Inside the classroom, Vollmer's job -- as it has been nearly every day for 18 years -- was to keep the children calm, focused on the task at hand.
"You could hear what sounded like pops, gunshots," she told CNN late Friday.
The children had been through emergency lockdown drills at the schools. So when Vollmer locked the doors and put the blinds down they knew what to do, "go over in the safe area" in the back of the classroom.
There, Vollmer read to the children.
Still the children knew something was not right. "It didn't seem a natural thing to them," she said.
When they asked questions about what was happening, Vollmer and her teaching aides told them: "We're not really sure, but we're going to be safe, because we're sitting over here and we're all together."

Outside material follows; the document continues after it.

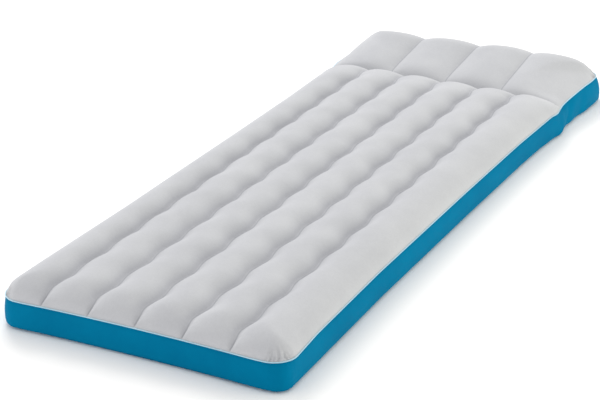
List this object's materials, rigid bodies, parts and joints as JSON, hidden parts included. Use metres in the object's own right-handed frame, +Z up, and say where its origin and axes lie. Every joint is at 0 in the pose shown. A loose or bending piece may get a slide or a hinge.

First-grade teacher Kaitlin Roig heard what sounded like the rapid firing of an assault rifle.
"I knew something was wrong," she told ABC "World News" anchor Diane Sawyer.
She herded the 14 children, ages 6 and 7, into the class bathroom. She helped some climb onto the toilet so they could all fit in the tiny room. Then she locked the door.
"I just told them we have to be absolutely quiet," Roig told Sawyer.
As the minutes ticked by, the children asked Roig if the could "go see if anyone is out there."
No, she told them.
"If they started crying, I would take their face and tell them, 'It's going to be OK.' I wanted that to be the last thing they heard, not the gunfire in the hall."
In a nearby classroom, 8-year-old Alexis Wasik didn't know what was going on.